■ SHORT TASK ■
Please pull out every line that includes the string "joints".

■ PROVIDED ENTRIES ■
START

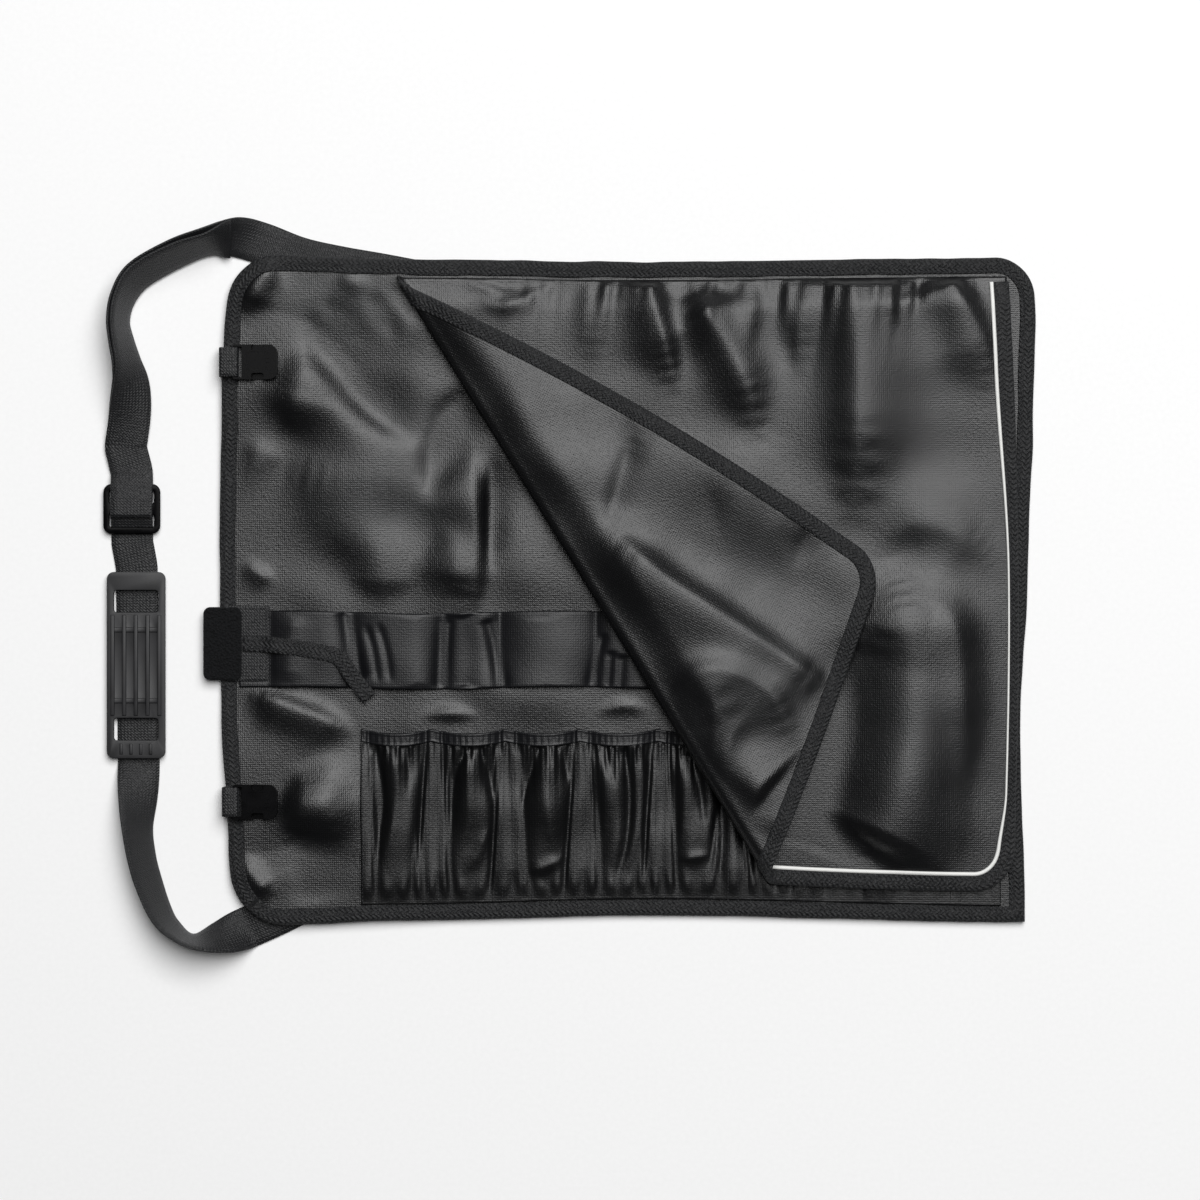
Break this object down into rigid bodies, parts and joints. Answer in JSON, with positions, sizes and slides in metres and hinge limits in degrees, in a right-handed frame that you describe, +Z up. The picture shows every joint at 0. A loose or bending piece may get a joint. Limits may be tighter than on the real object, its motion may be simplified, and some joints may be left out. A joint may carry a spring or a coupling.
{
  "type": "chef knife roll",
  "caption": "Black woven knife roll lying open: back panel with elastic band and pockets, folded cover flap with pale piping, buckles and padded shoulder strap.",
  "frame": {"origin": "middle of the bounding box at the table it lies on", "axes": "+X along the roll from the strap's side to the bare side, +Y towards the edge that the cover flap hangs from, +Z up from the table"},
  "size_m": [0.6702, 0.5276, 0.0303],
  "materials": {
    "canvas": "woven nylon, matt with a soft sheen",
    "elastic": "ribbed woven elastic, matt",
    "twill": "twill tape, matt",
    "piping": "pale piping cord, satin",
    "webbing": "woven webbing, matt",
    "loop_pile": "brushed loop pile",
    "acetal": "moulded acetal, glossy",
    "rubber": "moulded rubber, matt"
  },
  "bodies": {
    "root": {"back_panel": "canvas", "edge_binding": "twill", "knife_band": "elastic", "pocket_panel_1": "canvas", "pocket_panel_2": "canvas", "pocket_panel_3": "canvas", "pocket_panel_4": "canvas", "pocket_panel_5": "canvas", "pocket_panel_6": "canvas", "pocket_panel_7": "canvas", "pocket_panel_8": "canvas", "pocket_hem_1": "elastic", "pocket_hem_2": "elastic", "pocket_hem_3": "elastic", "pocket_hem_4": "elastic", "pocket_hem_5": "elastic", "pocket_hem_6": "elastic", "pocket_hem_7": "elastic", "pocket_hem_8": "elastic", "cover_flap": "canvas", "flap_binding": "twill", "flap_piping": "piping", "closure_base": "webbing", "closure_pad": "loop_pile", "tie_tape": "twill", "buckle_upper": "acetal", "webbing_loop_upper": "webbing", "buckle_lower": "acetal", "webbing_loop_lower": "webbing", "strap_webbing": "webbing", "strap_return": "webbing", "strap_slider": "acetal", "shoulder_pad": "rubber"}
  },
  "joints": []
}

END
START

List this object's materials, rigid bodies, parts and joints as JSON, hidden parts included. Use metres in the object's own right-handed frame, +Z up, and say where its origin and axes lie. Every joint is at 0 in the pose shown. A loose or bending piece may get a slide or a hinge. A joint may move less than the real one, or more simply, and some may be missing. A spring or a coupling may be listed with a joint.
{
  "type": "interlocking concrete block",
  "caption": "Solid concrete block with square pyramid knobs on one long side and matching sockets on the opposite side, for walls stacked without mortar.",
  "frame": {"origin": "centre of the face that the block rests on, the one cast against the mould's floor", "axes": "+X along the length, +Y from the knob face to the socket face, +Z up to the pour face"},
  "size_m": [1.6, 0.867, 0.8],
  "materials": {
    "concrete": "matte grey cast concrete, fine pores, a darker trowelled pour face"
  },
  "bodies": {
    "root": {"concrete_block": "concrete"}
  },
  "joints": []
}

END

■ CORRECT ANSWER ■
Break this object down into rigid bodies, parts and joints. Answer in JSON, with positions, sizes and slides in metres and hinge limits in degrees, in a right-handed frame that you describe, +Z up. The picture shows every joint at 0. A loose or bending piece may get a joint. Limits may be tighter than on the real object, its motion may be simplified, and some joints may be left out. A joint may carry a spring or a coupling.
  "joints": []
List this object's materials, rigid bodies, parts and joints as JSON, hidden parts included. Use metres in the object's own right-handed frame, +Z up, and say where its origin and axes lie. Every joint is at 0 in the pose shown. A loose or bending piece may get a slide or a hinge. A joint may move less than the real one, or more simply, and some may be missing. A spring or a coupling may be listed with a joint.
  "joints": []